We've all run into conditional probability, mainly because we don't live
in a fog of ignorance all the time ('we don't?'). How often have we asked
"What's the chance of my plane leaving on time given that there are major
thunderstorms over Chicago?", "What's the chance of me going to the gym
tomorrow morning, given that it's 3 am right now and I'm trying to finish
Harry Potter?", "The other guy has three of a kind showing, but I'm so
sure that my flush will beat his hand! However, what's the probability he
will beat me, also given that he keeps raising my bets?" (for more info on
that last question, see me. I'm thinking of writing a book: Meep's
Complete Poker Probability Bible.)
So there's this thing called "conditional probability": P(A | B) = "the
probability of A given B". For example, what's P(in a family of 2
children, both are boys | at least one is a boy)? And what's P(both boys
| oldest one is a boy)? Are those probabilities the same? (Answer at
bottom of file)
How does one calculate conditional probabilities? There are two ways: do
it directly. This is easy if the probability of each outcome is
equal. So, if I tell you that someone has a hand of all red cards, what's
the probability of them holding a heart flush? I can just count up the
number of heart flushes and divide by the number of hands made of hearts
and diamonds. Every hand is equally likely. No sweat.

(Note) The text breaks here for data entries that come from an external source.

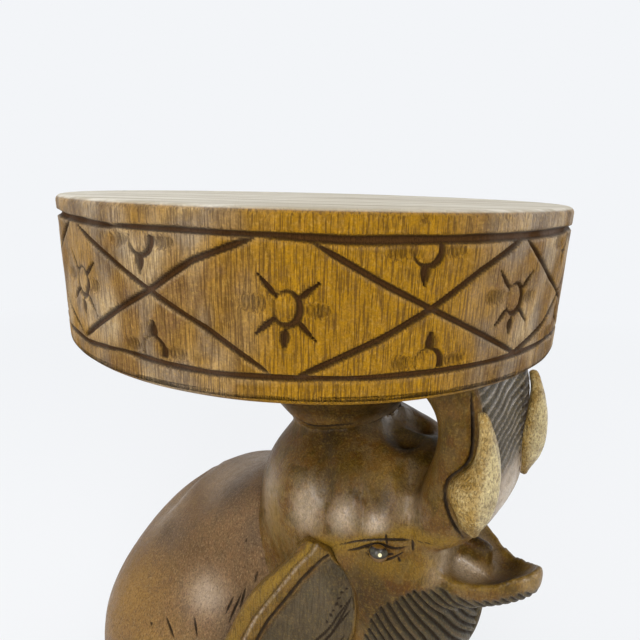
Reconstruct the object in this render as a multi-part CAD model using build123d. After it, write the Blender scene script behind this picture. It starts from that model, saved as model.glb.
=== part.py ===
"""Carved elephant stool: a round carved seat borne on a standing elephant with its trunk raised.

Frame: +Z up, origin on the floor under the centre of the seat. The elephant faces -Y and is
symmetric about the plane X = 0; its right side is -X. All sizes are millimetres.
"""
from build123d import *

import math
import os

# ---- driving dimensions -------------------------------------------------------------------
HEIGHT = 460.0            # floor to sitting surface
SEAT_RADIUS = 140.0
SEAT_THICKNESS = 72.0
SEAT_TOP_ROUND = 3.0
SEAT_UNDER_ROUND = 5.0
SEAT_UNDERSIDE = HEIGHT - SEAT_THICKNESS

REACH = 156.5             # lip tip in front and tail behind, each from the seat's axis

GROOVE_HALF_WIDTH = 2.2   # V grooves of the carved band round the seat
GROOVE_DEPTH = 2.0
UPPER_GROOVE_DROP = 10.0  # below the sitting surface
LOWER_GROOVE_RISE = 12.0  # above the underside
CROSS_BEARINGS = (34.3, 74.4, 114.5, 154.6, 194.6, 239.1, 274.0, 314.1, 354.2)   # degrees from +X
CROSS_SPAN = 35.5         # degrees of rim that one cross covers
BOSS_RADIUS = 5.2         # round boss between each two crosses
BOSS_RING = 3.0           # width of the sunk ring round it
BOSS_RING_DEPTH = 1.6

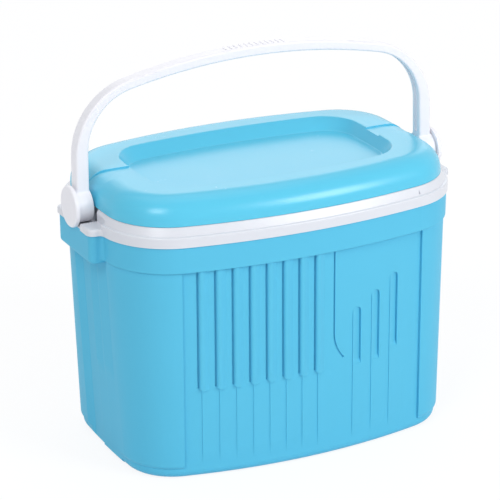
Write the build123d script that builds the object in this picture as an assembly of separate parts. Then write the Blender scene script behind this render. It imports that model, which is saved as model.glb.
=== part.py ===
"""Hard-sided cool box: insulated tub, lift-off insulated lid and a carrying bail that swings over it.

X runs along the box, the front long side faces -Y, +Z is up.
The origin is the centre of the underside, in the plane that the box stands on.
"""
from build123d import *
from math import cos, pi, radians, sin, sqrt
import os

os.makedirs("parts", exist_ok=True)

# Plan of the rim: a rectangle with bowed sides and large corners
RIM_HALF_X = 220.0
RIM_HALF_Y = 148.0
RIM_CORNER = 86.0
LONG_BOW = 32.6
SHORT_BOW = 7.5

# Heights
COLLAR_BOTTOM = 258.0
RIM_BOTTOM = 289.7
RIM_CREASE = 302.0
RIM_TOP = 311.4
LID_BOTTOM = 311.9
LID_TOP = 342.5
EAR_TOP = 297.5
PIVOT_Z = 311.0

# Moulded walls
SKIN = 2.2
GAP = 0.3
FILL_HOLE_RADIUS = 12.2
PLUG_DISC_RADIUS = 12.0
PLUG_DISC_THICK = 2.4

# Body shell: half sizes of the corner pads just under the collar and at the floor
PAD_TOP_X, PAD_TOP_Y, PAD_TOP_CORNER = 215.6, 143.6, 81.0
PAD_LOW_X, PAD_LOW_Y, PAD_LOW_CORNER = 205.5, 140.3, 64.0
PAD_STEP = 2.6
PAD_BOTTOM = 12.5
PAD_FOOT_ROUND = 6.0
PAD_WALL = 3.0
FOOT_ROUND = 10.0
COLLAR_INSET = 1.5
COLLAR_TAPER = 0.6
COLLAR_ROUND = 1.2
TONGUE_INSET = 3.1
TONGUE_TOP = 297.0

# Front and back relief
PANEL_HALF = 154.2
RIB_FIRST_X = -135.5
RIB_PITCH = 20.3
RIB_COUNT = 8
RIB_WIDTH = 11.8
RIB_HEIGHT = 3.6
RIB_END_Z = 110.0
RIB_END_ROUND = 5.0
RIB_SHAPE = ((0.0, 0.6), (0.07, 0.85), (0.16, 0.97), (0.28, 1.0), (0.45, 0.88), (0.7, 0.45), (1.0, 0.02))
RIB_GROOVE = (2.0, 1.7)
SEAM_SHAPE = ((0.0, 1.0), (0.08, 1.0), (1.0, 0.05))
SEAM_STEP = 0.9
SEAM_OFFSET = 3.0
SEAM_TOP_Z = 112.0
SEAM_END_Z = 16.0
SEAM_FADE = 16.0
HOOK_X = 31.3
HOOK_RADIUS = 46.0
HOOK_Z = 154.0
HOOK_SWEEP = 43.0
HOOK_WIDTH = 2.2
HOOK_DEPTH = 1.9
SLOT_FIRST_X = 56.5
SLOT_PITCH = 26.0
SLOT_WIDTH = 11.4
SLOT_DEPTH = 2.4
SLOT_FIRST_TOP = 181.5
SLOT_TOP_STEP = 16.0
SLOT_ENDS_Z = (110.0, 110.0, 120.0)
SLOT_RUN_OUT = 5.0

# End relief, for the -X end; the +X end is the same turned half round
END_NEAR_Y = -49.0
END_EDGES_Y = (2.0, -21.0)
END_FAR_Y = 48.0
END_SLOPE_Y = 34.0
END_FLOOR_STEP = 2.4
WALL_INSET = PAD_STEP + END_FLOOR_STEP + SKIN
END_STATIONS = (
    (-1.0, 0.1, 0.0),
    (20.0, 0.1, 0.0),
    (60.0, 0.7, 0.0),
    (106.0, 1.0, 0.0),
    (118.0, 2.4, -1.4),
    (259.0, 2.4, -1.4),
)

# Ears of the rim, which guard the pivots
EAR_HALF_X = 235.0
EAR_HALF_Y = 51.5
EAR_CORNER = 9.0
EAR_FLARE = 6.0
EAR_BOTTOM = 254.5
EAR_BOTTOM_ROUND = 4.5
EAR_SKIRT_INSET = 2.1
NOTCH_HALF_Y = 24.8
NOTCH_INNER_X = 203.2
NOTCH_FLOOR = 290.9
SHOULDER_X = 213.6
SHOULDER_HALF_Y = EAR_HALF_Y - 2.0
LUG_X = (209.8, 213.9)
LUG_RADIUS = 8.2
LUG_ROOT_X = 204.0
LUG_ROOT_Z = 277.0
LUG_ROOT_HALF_Y = 12.0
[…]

But what if you can't calculate it directly? Here's a nice little
formula:
P(A | B) = P(A & B) / P(B)
Remember that. Tattoo it somewhere you can read it (remember - if you
tattoo it on your belly, put it upside-down. if on your ass, tattoo it
backwards).
So to get the conditional probability of A given B, calculate the
probability of both A & B happening, and divide by the probability of B
occurring.
This formula can be seen in another form as well (just minor algebra
manipulation):
P(A & B) = P(A | B) P(B)
So let's see what we can do with this info.
It seems that the appropriate statistics are unavailable online, so I'm
just going to pull them out of my ass. Which is appropriate, for my first
inference involves the ass.
Now, there Meep goes, just a walkin' down the street...
(singin doo wah ditty ditty dum ditty doo...)
What's the first thing you notice? Today, that is, when I'm wearing a
short vest and shirt tucked in. Yes! Meep's got an ass!
Now, one thing I've noticed throughout my life is that, if you're a woman,
chances are good that you have an ass. And if you're a man, chances are
less that you have an ass.
so let M = person is a man
W = person is a woman
A = person has an ass
fake stats:
P(A | W) = 70%
P(A | M) = 50%
we want to know: P(W | A) - probability a person is a woman, given that
they've got an ass.
Now let's see what we need:
P(W | A) = P(W & A) / P(A) = P(A | W) P(W) / P(A)
We already have P(A | W). What's P(W)? This is where =priors= come
in. You're trying to determine if someone's a man or a woman. You have
some prior probability in mind that they could be a particular
gender. Let's say this is at rush hour in Manhattan, Meep walking down
the street. Chances are about 50/50 that a person is one gender or
another. Now if you had been talking about walking around in the middle
of the day in Afghanistan, the priors would've been way different. As in,
the prior probability of being a woman would be 0, as any woman wandering
around would be immediately executed by the Taliban.
But back to Meep's back property. So let's assume P(W) = P(M) = 50%.
What about P(A)? Here we go with the old divide and conquer strategy.
If I keep an old-fashioned view of the world, the event S that a person is
a human (as in homo Sapiens)= W union M. Also old-fashioned, I assume M &
W are disjoint (no overlap). So keep your she-males to yourself; at this
point, things are complicated enough, so take transgender issues
elsewhere. Now this is cute. Watch the probability fly:
P(A) = P(A & S) = P(A & (W union M)) = P(A & W) + P(A & M)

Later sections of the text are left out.